Lizza uses the alleged connection between Schaeffer and Rushdoony as a way of marginalizing Bachmann and, by implication, other evangelicals of the Right who have been influenced by Schaeffer. In doing so, Lizza only gets some of the details on Schaeffer correct while presenting an overall view of the evangelical pop intellectual that is almost wholly without merit. Ironically, Lizza's approach is much like Schaeffer’s, who often got the details wrong about, say, Soren Kierkegaard, the Renaissance, or Samuel Rutherford's alleged influence on the American Revolution, but still presented a big picture that was remarkably helpful for Christians in thinking about the trajectory of western moral and intellectual life.

After a helpful overview of Schaeffer's first film How Should We Then Live?, Lizza alleges that Schaeffer was a major influence on Dominion theology. A paragraph or so later, Lizza also labels evangelical author and Schaeffer disciple Nancy Pearcey a Dominionist and by implication perhaps Bachmann and anyone else who has ever been influenced by Schaffer.

The truth quite different from Lizza’s macro-indictment of all things evangelical. Schaeffer had a brief flirtation with Rushdoony's thought in the Sixties, but not with the Reconstructionist/Dominionist vision of Old Testament civil law. Rather, like some other evangelical figures, Schaeffer was enamored with Rushdoony's analysis of where, when, and how western civilization allegedly abandoned the moral standards of the Judeo-Christian tradition. The link between Schaeffer and Rushdoony was John Whitehead -- who was friends with both figures and who practically wrote Schaffer's immensely influential book A Christian Manifesto. Lizza cites Manifesto as arguing for the overthrow of the U.S. government if Roe v. Wade is not overturned. Schaeffer actually said that once Christians had worked through legal channels then practiced civil disobedience, he wasn't sure what they should do next. He did not advocate violence, but because he referenced the founding fathers' resort to revolution after exhausting legal channels in the 1770s, Schaeffer's son Frank remarked loosely and infamously on his blog years later that his father had called for the overthrow of the government. This is just not the case, but Frank Schaeffer has made a career out of debunking his and his father's evangelical past. (See, for example, his book Crazy for God: How I Grew Up as One of the Elect, Helped Found the Religious Right, and Lived to Take All (or Almost All) of It Back).

As for Lizza's alleged link between Schaeffer and Rushdoony, Schaeffer insisted publicly and privately that there should never be a theocracy in America. The moral law of the Old Testament was normative and abiding, but the civil law of the ancient Hebrews had no place under the U.S. Constitution.

As for Whitehead, he too was influenced by Rushdoony's analysis of the history of western law, but Whitehead never took Rushdoony's remedies seriously and neither have the vast majority of evangelicals. Having observed the Reconstructionist patriarch doting on his grandchildren, the idea that Rushdoony would actually support the death penalty for incorrigible children struck Whitehead as a bit far-fetched. It was one thing for Rushdoony, like many other utopians of the Right or Left, to theorize about the ideal society off in the future somewhere, but quite another for him to actually support such a thing in the present.
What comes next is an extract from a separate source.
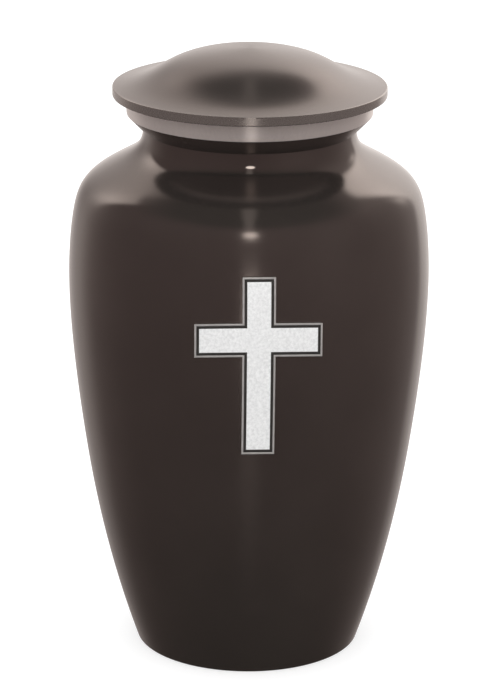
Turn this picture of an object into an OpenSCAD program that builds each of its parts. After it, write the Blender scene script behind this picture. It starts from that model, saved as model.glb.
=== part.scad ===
// Cremation urn in lacquered metal, adult size: a hollow shouldered vessel with
// a collar round its mouth, a saucer-shaped lid with a low dome that lifts off,
// and a Latin cross applied to the front.
//
// Millimetres. +Z is up, the origin is the middle of the underside, and the
// front, where the cross is, faces -Y.
//
// Every round piece is a lathe shape. Its outline is a smooth curve drawn
// through a few guide points, and each guide is a share of the named sizes, so
// the curve keeps its character when a size changes.

/* [Vessel] */
// Radius of the foot at the underside
foot_r = 49.3; // [45:0.1:54]
// Guide radius of the belly (the shell's widest radius is 0.7 mm less)
belly_r = 78.9; // [72:0.1:86]
// Height of the belly guide
belly_z = 170; // [155:1:180]
// Outside radius of the neck
neck_r = 45.7; // [42:0.1:50]
// Height at which the shoulder has run out into the neck
neck_z = 227; // [222:0.5:232]
// Thickness of the vessel's wall
wall = 2.5; // [1.5:0.1:4]
// Thickness of the floor
floor_t = 3; // [2:0.1:6]
// Radius of the foot's outer edge
foot_edge = 0.8; // [0.3:0.1:1.5]

/* [Collar] */
// Height of the collar's lower edge
collar_z = 238.6; // [236:0.1:241]
// Radius of the collar at its lower edge
collar_r = 52.8; // [51.5:0.1:54]
// How much the collar widens towards its top
collar_flare = 0.6; // [0:0.1:1.5]
// Edge radius of the collar
collar_edge = 0.5; // [0.2:0.1:0.9]
// Height of the collar's sloping underside, which starts at a crease on the neck
under_h = 6.8; // [4:0.1:8]

/* [Lid] */
// Height of the seat, where the lid rests on the collar
seat_z = 246.7; // [245:0.1:249]
// Radius of the lid's rim
rim_r = 58.85; // [56.5:0.05:62]
// Height of the rim band
rim_h = 4; // [3:0.1:5]
// Edge radius of the rim band
rim_edge = 0.5; // [0.2:0.1:0.9]
// Height of the top of the dome
top_z = 267; // [263:0.5:272]
// Thickness of the dome
dome_t = 2.5; // [1.5:0.1:3.5]
// Gap between the lid's ring and the neck, on the radius
ring_gap = 0.4; // [0.2:0.1:1]
// Thickness of the ring under the lid
ring_t = 2.5; // [1.5:0.1:4]
// Depth of the ring below the seat
ring_h = 12; // [6:0.5:16]

/* [Cross] */
// Height of the cross
cross_h = 73.4; // [60:0.1:84]
// Width of the cross across its arms
cross_w = 53.2; // [40:0.1:60]
// Width of the bars
bar_w = 13.8; // [10:0.1:18]
// Height of the arms' middle above the middle of the cross
arm_up = 10.9; // [6:0.1:15]
// Height of the middle of the cross above the underside
cross_z = 149.8; // [140:0.1:156]
// Angle at which the outline is cut through the curved front, from level
cross_tilt = 18; // [0:1:25]
// Height of the border above the shell
border_h = 1.1; // [0.8:0.05:1.6]
// Width of the border
border_w = 0.85; // [0.6:0.05:1.6]
// Width of the channel inside the border
channel_w = 1.1; // [0.5:0.05:1.6]
// Height of the channel's floor above the shell
channel_h = 0.35; // [0.25:0.05:0.6]
// Height of the field above the shell
field_h = 0.95; // [0.7:0.05:1.4]

/* [Hidden] */
$fn = 144;
steps = 6;          // straight steps in each span of a curve
eps = 0.001;

// Outline guides of the vessel. Below the belly a guide is [share of the way
// from foot radius to belly radius, share of the belly height]. Above it, it is
// [share of the way from neck radius to belly radius, share of the way from the
// belly height to the neck height].
below = [[0.25, 0.13], [0.56, 0.34], [0.77, 0.565], [0.93, 0.79]];
above = [[0.92, 0.505], [0.78, 0.7175], [0.157, 0.886]];
// Outline guides of the lid: [share of the rim radius, share of the dome rise].
saucer = [[0.905, 0.055], [0.784, 0.19], [0.664, 0.438], [0.545, 0.692],
          [0.329, 0.922], [0.089, 1], [0, 1]];

function mix(a, b, s) = a + (b - a) * s;

// Smooth curve (clamped cubic B-spline) over a list of guide points.
function knots(n) = concat([0, 0, 0], [for (i = [0 : n - 3]) i], [n - 3, n - 3, n - 3]);
function weight(i, p, t, k) =
    p == 0 ? (t >= k[i] && t < k[i + 1] ? 1 : 0)
    : (k[i + p] > k[i] ? (t - k[i]) / (k[i + p] - k[i]) * weight(i, p - 1, t, k) : 0)
    + (k[i + p + 1] > k[i + 1]
        ? (k[i + p + 1] - t) / (k[i + p + 1] - k[i + 1]) * weight(i + 1, p - 1, t, k) : 0);
function on_curve(g, t) =
    let (n = len(g), k = knots(n), u = min(max(t, 0), n - 3 - 1e-9))
    [for (i = [0 : n - 1]) weight(i, 3, u, k)] * g;
// The same point moved h off the curve, away from the metal.
function off_curve(g, t, h) =
    let (e = 1e-4, n = len(g) - 3,
         d = on_curve(g, min(t + e, n)) - on_curve(g, max(t - e, 0)))
    on_curve(g, t) + h * [d[1], -d[0]] / norm(d);
function run(g, h, t0, t1, n) = [for (i = [0 : n]) off_curve(g, mix(t0, t1, i / n), h)];
function reversed(v) = [for (i = [len(v) - 1 : -1 : 0]) v[i]];
function arc(c, r, a0, a1, n) =
    [for (i = [0 : n]) c + r * [cos(mix(a0, a1, i / n)), sin(mix(a0, a1, i / n))]];
// Curve position where the curve moved by h reaches height z, rising.
function t_at_z(g, h, z, lo, hi, n = 30) =
    n == 0 ? (lo + hi) / 2
    : let (m = (lo + hi) / 2)
      off_curve(g, m, h)[1] < z ? t_at_z(g, h, z, m, hi, n - 1) : t_at_z(g, h, z, lo, m, n - 1);
// Curve position where the curve moved by h has come in to radius r.
function t_at_r(g, h, r, lo, hi, n = 30) =
    n == 0 ? (lo + hi) / 2
    : let (m = (lo + hi) / 2)
      off_curve(g, m, h)[0] > r ? t_at_r(g, h, r, m, hi, n - 1) : t_at_r(g, h, r, lo, m, n - 1);

// Vessel outline
foot_lean = atan2(below[0][0] * (belly_r - foot_r), below[0][1] * belly_z);
side = concat(
    [[foot_r - foot_edge * (1 - cos(foot_lean)), foot_edge * (1 - sin(foot_lean))]],
    [for (g = below) [mix(foot_r, belly_r, g[0]), g[1] * belly_z]],
    [[belly_r, belly_z]],
    [for (g = above) [mix(neck_r, belly_r, g[0]), mix(belly_z, neck_z, g[1])]],
    [for (s = [0, 0.5, 1]) [neck_r, mix(neck_z, collar_z, s)]]);
side_n = len(side) - 3;
mouth_r = neck_r - wall;
t_under = t_at_z(side, 0, collar_z - under_h, side_n - 3, side_n);
collar_top_r = collar_r + collar_flare;

// Lid outline
rim_top = seat_z + rim_h;
lid_top = concat(
    [[rim_r - rim_edge, rim_top]],
    [for (g = saucer) [g[0] * (rim_r - rim_edge), mix(rim_top, top_z, g[1])]]);
lid_n = len(lid_top) - 3;
ring_ro = mouth_r - ring_gap;
ring_ri = ring_ro - ring_t;

module body() {
    inner_edge = 4;
    t_floor = t_at_z(side, -wall, floor_t + inner_edge, 0, 3);
    r_floor = off_curve(side, t_floor, -wall)[0];
    inside = run(side, -wall, t_floor, side_n, steps * side_n);
    color([0.20, 0.17, 0.155])
    rotate_extrude()
        polygon(concat(
            [[0, 0]],
            arc([foot_r - foot_edge, foot_edge], foot_edge, -90, -foot_lean, 4),
            [for (i = [1 : steps * side_n]) if (i / steps < t_under - 0.08) on_curve(side, i / steps)],
            // crease, and the collar above it
            [on_curve(side, t_under)],
            arc([collar_r - collar_edge, collar_z + collar_edge], collar_edge, -45, 0, 2),
            arc([collar_top_r - collar_edge, seat_z - collar_edge], collar_edge, 0, 90, 3),
            // mouth and inside
            arc([mouth_r + collar_edge, seat_z - collar_edge], collar_edge, 90, 180, 3),
            reversed(inside),
            arc([r_floor - inner_edge, floor_t + inner_edge], inner_edge, -15, -90, 5),
            [[0, floor_t]]));
}

module lid() {
    t_ring = t_at_r(lid_top, -dome_t, ring_ri, 0, lid_n);
    under = run(lid_top, -dome_t, t_ring, lid_n, 20);
    color([0.47, 0.44, 0.42])
    rotate_extrude()
        polygon(concat(
            [[ring_ri, seat_z - ring_h], [ring_ro - 0.6, seat_z - ring_h],
             [ring_ro, seat_z - ring_h + 0.6], [ring_ro, seat_z]],
            arc([rim_r - rim_edge, seat_z + rim_edge], rim_edge, -90, 0, 3),
            arc([rim_r - rim_edge, rim_top - rim_edge], rim_edge, 0, 80, 3),
            [for (i = [0 : steps * lid_n]) i == steps * lid_n ? [0, top_z]
                : off_curve(lid_top, i / steps, 0)],
            [[0, top_z - dome_t]],
            [for (i = [19 : -1 : 0]) under[i]]));
}

// Ring of space from height h0 to height h1 off the shell's front, over the
// part of the outline that the cross covers.
module skin(h0, h1) {
    i0 = steps * 2;
    i1 = steps * 7;
    rotate_extrude()
        polygon(concat(
            [for (i = [i0 : i1]) off_curve(side, i / steps, h0)],
            [for (i = [i1 : -1 : i0]) off_curve(side, i / steps, h1)]));
}

// Cross outline, with its edges brought in by w.
module cross_2d(w) {
    square([bar_w - 2 * w, cross_h - 2 * w], center = true);
    translate([0, arm_up]) square([cross_w - 2 * w, bar_w - 2 * w], center = true);
}

// The outline carried through the front of the shell.
module cross_prism(w) {
    translate([0, -belly_r, cross_z])
        rotate([90 - cross_tilt, 0, 0])
            translate([0, 0, -18]) linear_extrude(height = 30) cross_2d(w);
}

module cross_emblem() {
    color([0.86, 0.86, 0.85])
    difference() {
        intersection() {
            skin(0, border_h);
            cross_prism(0);
        }
        // field, a little below the border
        intersection() {
            skin(field_h, border_h + 3);
            cross_prism(border_w);
        }
        // channel between field and border
        intersection() {
            skin(channel_h, border_h + 2);
            difference() {
                cross_prism(border_w);
                cross_prism(border_w + channel_w);
            }
        }
    }
}

body();
lid();
cross_emblem();
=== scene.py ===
"""Cremation urn in slate lacquered metal: its looks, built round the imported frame.

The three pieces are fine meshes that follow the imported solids: a spun vessel, its
saucer lid and the cross applied to the front. Sizes are in millimetres in the
tables below and in metres in Blender.
"""

import math

import bpy
import numpy as np
from mathutils import Matrix, Vector


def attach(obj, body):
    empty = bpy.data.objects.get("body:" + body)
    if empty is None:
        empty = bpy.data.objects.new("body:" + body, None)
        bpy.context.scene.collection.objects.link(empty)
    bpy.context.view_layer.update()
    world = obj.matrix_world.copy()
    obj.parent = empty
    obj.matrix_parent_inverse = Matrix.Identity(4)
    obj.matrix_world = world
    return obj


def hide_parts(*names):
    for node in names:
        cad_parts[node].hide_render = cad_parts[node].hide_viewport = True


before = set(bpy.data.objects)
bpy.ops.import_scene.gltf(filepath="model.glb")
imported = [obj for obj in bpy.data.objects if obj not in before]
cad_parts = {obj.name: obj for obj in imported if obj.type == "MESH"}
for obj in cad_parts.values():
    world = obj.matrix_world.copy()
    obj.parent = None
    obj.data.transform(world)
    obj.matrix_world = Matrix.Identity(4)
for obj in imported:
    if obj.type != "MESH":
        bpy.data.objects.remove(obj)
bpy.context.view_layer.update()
MM = 0.001

# --------------------------------------------------------------------- sizes
FOOT_R, BELLY_R, BELLY_Z, NECK_R, NECK_Z = 49.3, 78.9, 170.0, 45.7, 227.0
WALL, FLOOR_T, FOOT_EDGE = 2.5, 3.0, 0.8
COLLAR_Z, COLLAR_R, FLARE, COLLAR_EDGE, UNDER_H = 238.6, 52.8, 0.6, 0.5, 6.8
SEAT_Z, RIM_R, RIM_H, RIM_EDGE, TOP_Z, DOME_T = 246.7, 58.85, 4.0, 0.5, 267.0, 2.5
RING_GAP, RING_T, RING_H = 0.4, 2.5, 12.0
CROSS_H, CROSS_W, BAR_W, ARM_UP, CROSS_Z, TILT = 73.4, 53.2, 13.8, 10.9, 149.8, 18.0

BELOW = [(0.25, 0.13), (0.56, 0.34), (0.77, 0.565), (0.93, 0.79)]
ABOVE = [(0.92, 0.505), (0.78, 0.7175), (0.157, 0.886)]
SAUCER = [(0.905, 0.055), (0.784, 0.19), (0.664, 0.438), (0.545, 0.692), (0.329, 0.922), (0.089, 1.0), (0.0, 1.0)]


def mix(a, b, s):
    return a + (b - a) * s


# -------------------------------------------------------------------- curves
class Spline:
    """Clamped cubic B-spline over guide points, read at any t from 0 to its number of spans."""

    def __init__(self, guides):
        self.g = np.array(guides, float)
        self.n = len(guides) - 3
        self.k = np.array([0] * 3 + list(range(self.n + 1)) + [self.n] * 3, float)

    def at(self, t):
        t = np.clip(np.atleast_1d(np.asarray(t, float)), 0, self.n - 1e-9)
        k, m = self.k, len(self.g)
        b = [((t >= k[i]) & (t < k[i + 1])).astype(float) for i in range(m + 3)]
        for p in (1, 2, 3):
            nb = []
            for i in range(m + 3 - p):
                v = np.zeros_like(t)
                if k[i + p] > k[i]:
                    v += (t - k[i]) / (k[i + p] - k[i]) * b[i]
                if k[i + p + 1] > k[i + 1]:
                    v += (k[i + p + 1] - t) / (k[i + p + 1] - k[i + 1]) * b[i + 1]
                nb.append(v)
            b = nb
        return np.stack(b[:m], 1) @ self.g

    def off(self, t, h):
        """The curve moved h off the metal."""
        t = np.atleast_1d(np.asarray(t, float))
        d = self.at(np.minimum(t + 1e-4, self.n)) - self.at(np.maximum(t - 1e-4, 0))
        d /= np.linalg.norm(d, axis=1)[:, None]
        return self.at(t) + h * np.stack([d[:, 1], -d[:, 0]], 1)


lean = math.atan2(BELOW[0][0] * (BELLY_R - FOOT_R), BELOW[0][1] * BELLY_Z)
side = Spline(
    [(FOOT_R - FOOT_EDGE * (1 - math.cos(lean)), FOOT_EDGE * (1 - math.sin(lean)))]
    + [(mix(FOOT_R, BELLY_R, a), b * BELLY_Z) for a, b in BELOW]
    + [(BELLY_R, BELLY_Z)]
    + [(mix(NECK_R, BELLY_R, a), mix(BELLY_Z, NECK_Z, b)) for a, b in ABOVE]
    + [(NECK_R, mix(NECK_Z, COLLAR_Z, s)) for s in (0, 0.5, 1)]
)
RIM_TOP = SEAT_Z + RIM_H
saucer = Spline(
    [(RIM_R - RIM_EDGE, RIM_TOP)]
    + [(a * (RIM_R - RIM_EDGE), mix(RIM_TOP, TOP_Z, b)) for a, b in SAUCER]
)
MOUTH_R = NECK_R - WALL
COLLAR_TOP_R = COLLAR_R + FLARE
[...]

The larger point here is the degree to which a reporter for a reputable and influential national magazine can be so out-of-touch with evangelicalism -- one of the two most influential religious movements in America, the other being Roman Catholicism. Calling Schaeffer exotic, and interpreting him through the lens of a figure he fawned over for about ten minutes, is akin to forgetting who Billy Graham is. I am not the only one who has argued that Schaeffer was second only to Graham when it comes to influence on evangelicalism during the second half of the twentieth century. Moreover, Lizza's interpretation of Schaeffer ignores that the "guru of fundamentalism" also influenced a whole generation of young people who became Christian scholars, artists, musicians, teachers, lawyers, business people, moderate evangelical pastors, and even a few activists on the evangelical Left. Citing his influence on Dominionism, then running that influence backward to imply Schaeffer or Nancy Pearcey were Dominionists is akin to arguing that since Ho Chi Minh cited the Declaration of Independence when proclaiming Vietnam's independence in 1945, Thomas Jefferson must have been a communist.
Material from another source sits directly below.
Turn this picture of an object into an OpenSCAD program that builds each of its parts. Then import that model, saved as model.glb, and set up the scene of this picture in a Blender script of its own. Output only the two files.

The Christian Right was indeed one of Schaeffer's constituencies, and arguably the one that has been most visible, significant, and influential. Still, only a tiny minority of the Christian Right is devoted to Dominionism and an even smaller minority of the wider evangelical subculture. One might have expected in the 1980s that a correspondent for the New Yorker might fail to understand evangelicalism in even a rudimentary way. At that time evangelicals had only recently re-entered conservative politics after a half-century hiatus. We might look back to that time and forgive, or at least snicker at, reporters who thought evangelical activists were like Iran's Ayatollah. But after more than 30 years of high evangelical visibility, in an era where roughly 30 percent of the American population is evangelical, and that evangelicals for the most part live pretty much like everyone else, one has to ask the New Yorker, "Where have you been?"